Iraqi Oil Minister Jabar Ali Luaibi told Sputnik calls for a Kurdish independence referendum were a purely political move that would barely have an effect on oil prices.
The OPEC agreement was supported by 11 non-OPEC states, which joined the deal by promising to jointly reduce oil output by 558,000 barrels per day. Russia pledged to cut production by 300,000 barrels daily. The OPEC has already implemented its commitment while non-cartel countries have implemented over half of the agreed upon cuts.
“Kurdistan referendum has nothing to do with oil prices. This is a political move. I myself think it has a negligible effect on oil prices. It’s a purely political move,” he said in an interview at the St. Petersburg International Economic Forum (SPIEF).

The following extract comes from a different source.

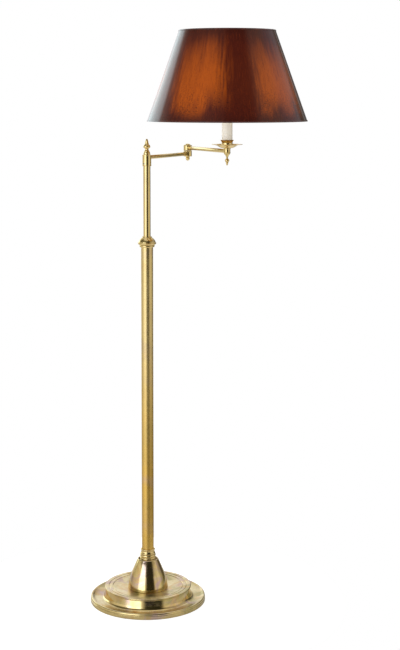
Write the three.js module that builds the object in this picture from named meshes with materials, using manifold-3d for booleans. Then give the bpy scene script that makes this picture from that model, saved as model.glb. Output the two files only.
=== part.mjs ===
// Swing-arm floor lamp, in millimetres, +Z up.
// The origin is the centre of the base where it stands on the floor, on the column's axis.
// Two equal arms fold in a V: the shade hangs over +X and the elbow lies behind, over +Y.
import * as THREE from "three";
import { mergeVertices } from "three/addons/utils/BufferGeometryUtils.js";
import Module from "manifold-3d";

const wasm = await Module();
wasm.setup();

// ---------- driving dimensions ----------

const GAP = 0.3; // between two pieces that touch
const LARGE = 32; // sides of a large turned piece
const MEDIUM = 20;
const SMALL = 12;

const BASE_RADIUS = 146.3;
const DISH_LEVEL = 9; // floor of the ring-shaped dish round the step
const STEP_RADIUS = 110; // rim of the raised step
const STEP_TOP = 38.9;
const WELL_LEVEL = 32.4; // middle of the step, where the cone stands
const CONE_TOP = 108.1;
const STEM_BORE = 7.2; // hole for the threaded pipe that ties the base together
const PIPE_RADIUS = 6.5;

const COLUMN_FOOT = 120.2; // top of the lower neck ring
const COLUMN_RADIUS = 15.15;
const COLUMN_BORE = 13.65;
const COLUMN_TOP = 912;
const COLLAR_TOP = 935.9;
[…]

SPIEF, held in Russia’s second largest city of St. Petersburg between Thursday and Saturday, is a major global platform for communication between business representatives and discussion of crucial economic issues. Sputnik News Agency is the official media partner of the forum.
Iraq’s Oil Minister Jabar Ali Luaibi added that he expected oil prices to recover next year on new production cuts but said the OPEC oil cartel was ready to step in if there were a sharp fall.
“Hopefully this will make the market more stable… I believe the prices will regain next year,” the minister said.
The minister said Baghdad might try again to take the country out of the OPEC deal on capping oil production, depending on how the market will react to the existing freeze.
“We asked before, and we did not succeed to persuade the other members… To keep OPEC strong and to keep the market stable and to keep the prices regaining, we just stopped our efforts. But the door is still open for this,” he said in an interview.
The minister said further attempts “depend on how [the] market is, how the outcome of this [oil output] freeze is.” “It maybe will be considered at time when we see that there is a lot of disturbance,” he added.
Luaibi also stated that he expected phased privatization of the nation’s petrol stations and other distribution infrastructure to improve the sector.
“Privatization doesn’t come completely at once, it takes stages. I think this is a very urgent move and it’s very important to improve the sector,” he said.